I find the strategy of mapping macros with TLA+ functions (or tuples/records) a bit confusing and I think we may benefit if we can avoid those murky waters if at all possible.

it seems that was impossible anyway (see above). I agree, that was confusing.

the read macro for a is only invoked for a.b. I had the understanding before that read macros would be evaluated whenever a variable is read, but this example makes me think the semantics are more complicated. And if that's the case, we should write down these semantics more carefully.

I see. ~To clarify, what is happening here is that a is being read once. Multiple references within a critical section act as a single atomic read, so by this logic the read mapping must be executed once. The confusing addition that we are reading a.b and a.d is due to TLA+'s weird priming semantics. Normally you can't assign to a twice, but you can assign to different fields of the same a as many times as you like.~

I tried this in the TLA+ toolbox to double check and I have no idea how I reached that idea. Thank you for making me check this. The correct semantics are that a.b := c is a shorthand for a' = [a EXCEPT .b = c ], plain and simple. Well that makes this a lot easier. First compile to the EXCEPT form, then feed the value to the write macro. Done!

what if y already has a mapping macro in x.y := z? Are we giving them precedences? Invoking both (in some order)? Compilation error (this could be tough to catch statically with aliasing)?

You can't actually map y. Since the only way y could be mapped is by having it be a ref parameter to an archetype, accessing a field y of x just assumes that x was mapped to a record with a field y. Put another way, you can provide a field of an existing object as a ref parameter, but you can't somehow change the fields of something passed via ref to be anything new.

This does bring up the issue of passing the same object in multiple positions as ref parameter, but as far as I can see we can just reject that if we notice references to the same thing in different parameters to the same call (since this is just asking for multiple-assignment compilation errors). Good thing to think about though, thanks for asking that.

The write macro is also only invoked once, despite the fact that two write operations were performed.

See my response to read. Seems like this was never a thing. :man_facepalming:

Write macros will be executed only once, not because of some weird logic but because you can only assign to something once in the same critical section.

What would happen if I had something like: [...]

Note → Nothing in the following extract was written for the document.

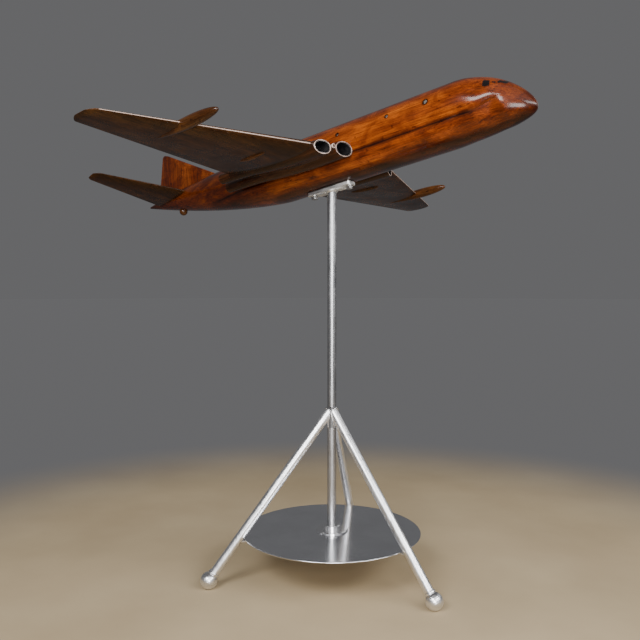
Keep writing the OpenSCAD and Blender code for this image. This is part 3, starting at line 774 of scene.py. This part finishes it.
def block_mesh(body):
    """The wing root and both engine bulges worked into one another, then bored and fitted to the body."""
    root = skin([wing_ring(y) for y in (30, 60, 90, 120, 150, JOINT_Y, JOINT_Y + 40)])
    solids = [root, bulge_mesh(INNER_FRONT, INNER_REAR, INNER_SIZE),
              bulge_mesh(OUTER_FRONT, OUTER_REAR, OUTER_SIZE)]
    bores = [intake_tool(INNER_FRONT, INNER_REAR, INNER_SIZE),
             intake_tool(OUTER_FRONT, OUTER_REAR, OUTER_SIZE),
             bore_tool(INNER_REAR, INNER_FRONT, PIPE_R, PIPE_DEPTH, 1.5),
             bore_tool(OUTER_REAR, OUTER_FRONT, PIPE_R, PIPE_DEPTH, 1.5)]
    x, y, z = RAM_MOUTH
    bores.append(bore_tool((x - 1, y, z), (x - 20, y, z), RAM_R + 1.9, 18, 0.1))
    remesh = {"mode": "VOXEL", "voxel_size": VOXEL * MM, "use_smooth_shade": True}
    blended = applied(joined(*solids), ("REMESH", remesh), ("SMOOTH", {"factor": 0.5, "iterations": 8}))
    beyond_joint = box_mesh((-400, JOINT_Y, -50), (300, JOINT_Y + 90, 200))
    bored = cut(blended, body, beyond_joint, *bores)
    return shade(joined(bored, ram_ring()), 35)


POD_NOSE, POD_TAIL = (84, 511, 69), (-144, 507, 69)
POD_R = 14.5


FAIRING_NOSE, FAIRING_TAIL = (-10, 259, 50), (-110, 249, 56.5)
FAIRING_R = 8


def pod_mesh():
    """A slim turned pod, fullest ahead of its middle."""
    length = (Vector(POD_TAIL) - Vector(POD_NOSE)).length
    profile = []
    for i in range(61):
        s = (i / 60) ** 1.5
        radius = POD_R * max(0.0, math.sin(math.pi * s ** 0.72)) ** 0.62
        profile.append((max(0.001, radius), s * length))
    return on_line(POD_NOSE, POD_TAIL, turned(profile, 64))


def fairing_mesh():
    """A long turned oval under the wing."""
    half = (Vector(FAIRING_TAIL) - Vector(FAIRING_NOSE)).length / 2
    profile = []
    for i in range(41):
        a = math.pi * i / 40
        profile.append((max(0.001, FAIRING_R * math.sin(a)), half * (1 - math.cos(a))))
    return on_line(FAIRING_NOSE, FAIRING_TAIL, turned(profile, 48))


# ------------------------------------------------------------------ tail

TAIL_HALF_SPAN = 298
TAIL_ROOT_Y = 45
TAIL_ROOT_LE, TAIL_ROOT_TE = (-556, 127), (-706, 121)
TAIL_TIP_LE, TAIL_TIP_TE = (-657, 167), (-704, 161)
TAIL_TIP_ROUND = 18
TAIL_THICKNESS = 0.11


def tail_ring(y):
    """The tailplane's section at y."""
    t = (y - TAIL_ROOT_Y) / (TAIL_HALF_SPAN - TAIL_ROOT_Y)
    u = tip_part(y, TAIL_HALF_SPAN, TAIL_TIP_ROUND)
    le, te = mix_points(TAIL_ROOT_LE, TAIL_TIP_LE, t), mix_points(TAIL_ROOT_TE, TAIL_TIP_TE, t)
    le, te = (le[0] - 14 * u ** 2, le[1]), (te[0] + 10 * u ** 2, te[1])
    thick = TAIL_THICKNESS * (1 - 0.75 * u ** 3)
    return [(x, y, z) for x, z in foil_ring(le, te, thick, blunt=0.8 * (1 - 0.8 * u ** 3))]


def tailplane_mesh(body):
    rings = [tail_ring(y) for y in tip_stations(8, TAIL_HALF_SPAN, TAIL_TIP_ROUND, 40, 12)]
    return shade(cut(skin(rings), body), 50)


FIN_FOOT, FIN_ROOT_Z, FIN_TOP = 124, 150, 285
FIN_HEIGHT = 130
FIN_LE, FIN_TE = (-425, -662), (-718, -689)
FIN_THICKNESS = (0.055, 0.14)
FIN_ROUND = 8


def fin_ring(z):
    """The fin's section at the height z."""
    t = (z - FIN_ROOT_Z) / FIN_HEIGHT
    u = tip_part(z, FIN_TOP, FIN_ROUND)
    le = mix(*FIN_LE, t) - 6 * u ** 2
    te = mix(*FIN_TE, t) + 5 * u ** 2
    thick = mix(*FIN_THICKNESS, clamp01(t)) * (1 - 0.6 * u ** 3)
    edge = 0.7 * (1 - 0.8 * u ** 3)
    return [(x, side, z) for x, side in foil_ring((le, 0), (te, 0), thick, 1, 1, blunt=edge)]


def fin_mesh(body):
    rings = [fin_ring(z) for z in tip_stations(FIN_FOOT, FIN_TOP, FIN_ROUND, 40, 10)]
    return shade(cut(skin(rings), body), 50)


# ------------------------------------------------------------------ the aircraft

CHESTNUT = ((0.060, 0.010, 0.001), (0.205, 0.037, 0.003), (0.36, 0.082, 0.006))
# The wings' and tailplanes' tones, then the engine blocks', are far darker than the body's: painted shade
# for their shaded undersides, laid over each whole piece
WING_SHADED_TONES = ((0.013, 0.004, 0.001), (0.040, 0.014, 0.003), (0.080, 0.030, 0.006))
BLOCK_SHADED_TONES = ((0.010, 0.003, 0.001), (0.026, 0.008, 0.002), (0.055, 0.017, 0.004))
POD_TONES = ((0.020, 0.007, 0.002), (0.068, 0.023, 0.004), (0.13, 0.045, 0.008))
FIN_TONES = ((0.036, 0.006, 0.001), (0.11, 0.018, 0.002), (0.21, 0.048, 0.006))
# Where the swept line of the wings' leading edges, and of the mouths, would cross the centre; the painted
# edge highlight starts at each
WING_FRONT = (ROOT_LE[0] + SWEEP * ROOT_Y) * MM
MOUTH_FRONT = (INNER_FRONT[0] + SWEEP * INNER_FRONT[1]) * MM
body_wood = hardwood("body_hardwood", CHESTNUT, mottle=0.65, body=True)
pod_wood = hardwood("pod_hardwood", POD_TONES)
wing_wood = hardwood("wing_hardwood", WING_SHADED_TONES, (0, 1, 0), mottle=0.3, coat=0.2, highlight_front=WING_FRONT)
block_wood = hardwood("block_hardwood", BLOCK_SHADED_TONES, mottle=0.3, coat=0.36, highlight_front=MOUTH_FRONT)
fin_wood = hardwood("fin_hardwood", FIN_TONES, (0, 0, 1), mottle=0.6)
black = lacquer("black_lining")

BUMPER_R, BUMPER_AT = 13, (-608, 0, 76)


def recess_tool(x, depth):
    """A tool for a screw's recess in the starboard flank, its mouth eased."""
    floor = depth + 2.5
    profile = [(0.001, -20), (5.6, -20), (5.4, -0.4), (5.0, 0.6), (5.0, floor), (0.001, floor)]
    return on_line((x, -71.5, SCREW_Z), (x, -60, SCREW_Z), turned(profile, 40))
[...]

Given our strategy to statically expand these things, assignments to parameter x with value ref localMap.one would compile as if they were written localMap.one := ..., which would compile as discussed above. Aren't I glad you made me re-evaluate some things... otherwise my answer would have been much less simple.

[fhackett]

Progress update on PlusCal translator:

• there is a new flag -tlagen that causes PGo to pretend to be the PlusCal translator
• Queens.tla and Euclid.tla can be translated (needs proper verification / much better code formatting, but the output at least looks plausible)
• most control flow except for procedures (not implemented yet) seems to work
• only single-process compilation is supported at the moment (but what is there should be easily portable to multi-process)
• I have an untested skeleton for compiling ref and mapping semantics

Aside: it seems that you can write a.a := b || a.c := d (specifically on the same line), which compiles to [a EXCEPT !.a = b !.c = d]. This does not raise any issues with anything I posted above, but is an edge case that we need to account for.

[rmascarenhas]

Closing this in favor of the Wiki entry on Modular PlusCal, which should include the result of all the discussion that happened here and offline.